From 567fb435bb7a37afda35902b884562c40756dc45 Mon Sep 17 00:00:00 2001
From: Glauber Costa <glommer@parallels.com>
Date: Tue, 31 Jul 2012 16:43:07 -0700
Subject: memcg: fix bad behavior in use_hierarchy file

I have an application that does the following:

* copy the state of all controllers attached to a hierarchy
* replicate it as a child of the current level.

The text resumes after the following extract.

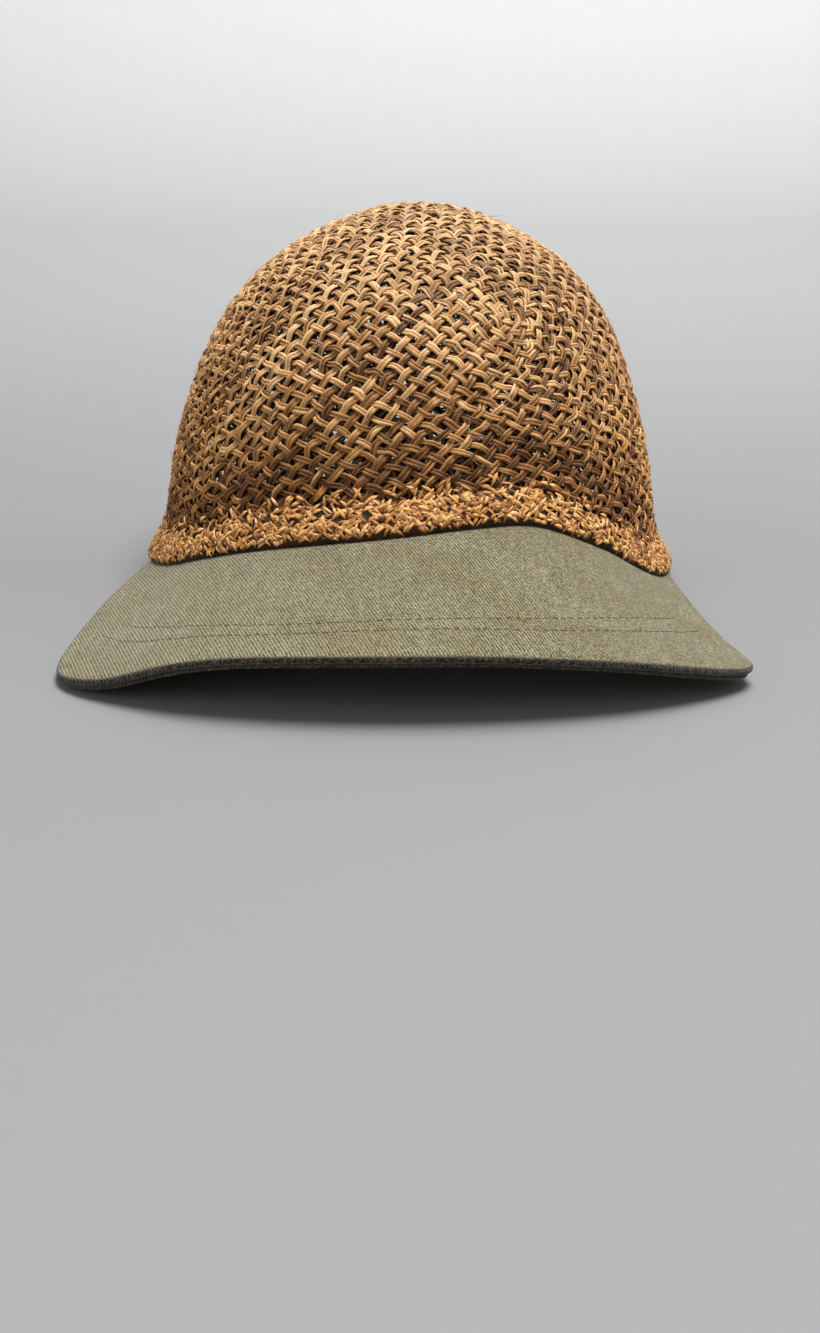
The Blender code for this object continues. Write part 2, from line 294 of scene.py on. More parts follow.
def dropped(below):
    inside = np.clip(below, 0, ROWS_TO_FOOT)
    even = ROW_DROP_TOP * np.minimum(below, ROWS_TO_FOOT)
    even = even + ROW_DROP_FOOT * np.maximum(below - ROWS_TO_FOOT, 0)
    return even + (ROW_DROP_FOOT - ROW_DROP_TOP) * inside**2 / (2 * ROWS_TO_FOOT)


def rough_places(places):
    a, b = places[:, 0], places[:, 1]
    around = np.arctan2(a + b, a - b)
    arc = np.hypot(a, b) * PITCH
    corner_around = math.atan2(WEDGE_B - WEDGE_A, WEDGE_B + WEDGE_A)
    corner_arc = math.hypot(WEDGE_A, WEDGE_B) * PITCH
    arm, below, share = arm_of(places)
    arm_around = corner_around + (share + arm) * math.pi / 2 - below * ROW_LEAN / WALL_RADIUS
    arm_arc = corner_arc + dropped(below)
    fade = np.clip((below + ARM_FADE) / (2 * ARM_FADE), 0, 1)
    swing = (arm_around - around + math.pi) % (2 * math.pi) - math.pi
    around = (around + swing * fade + math.pi) % (2 * math.pi) - math.pi
    return around, arc * (1 - fade) + arm_arc * fade


rough_around, rough_arc = rough_places(mat_places)
rough = from_top(rough_around, rough_arc)
kept = rough[:, 2] > foot_below(rough) - BELOW_FOOT
renumber = -np.ones(len(kept) + 1, int)
renumber[:-1][kept] = np.arange(kept.sum())
places = mat_places[kept]
beside = renumber[mat_beside[kept]]
turned = mat_turned[kept]
net = rough[kept]
print("crossings kept:", len(net))

# %% [markdown]
# Then the net is let go. Each strand pulls its crossings to the distance that they want, and each little
# diamond resists being squashed, just as pressing the damp hood over a block evens it out. It could be left
# to a cloth solver, but a net of links is simpler to steer: move each crossing a little along its pulls,
# put it back on the crown, and repeat.

# %% Lengths that the net wants
SHEAR_PULL = 0.5
ROWS_TO_WALL = 3.0
SLIP = (WEDGE_B - WEDGE_A) / (WEDGE_B + WEDGE_A)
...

I would expect writes to the files to mostly succeed, since they are
inheriting sane values from parents.

But that is not the case for use_hierarchy.  If it is set to 0, we succeed
ok.  If we're set to 1, the value of the file is automatically set to 1 in
the children, but if userspace tries to write the very same 1, it will
fail.  That same situation happens if we set use_hierarchy, create a
child, and then try to write 1 again.

Now, there is no reason whatsoever for failing to write a value that is
already there.  It doesn't even match the comments, that states:

 /* If parent's use_hierarchy is set, we can't make any modifications
  * in the child subtrees...

since we are not changing anything.

So test the new value against the one we're storing, and automatically
return 0 if we're not proposing a change.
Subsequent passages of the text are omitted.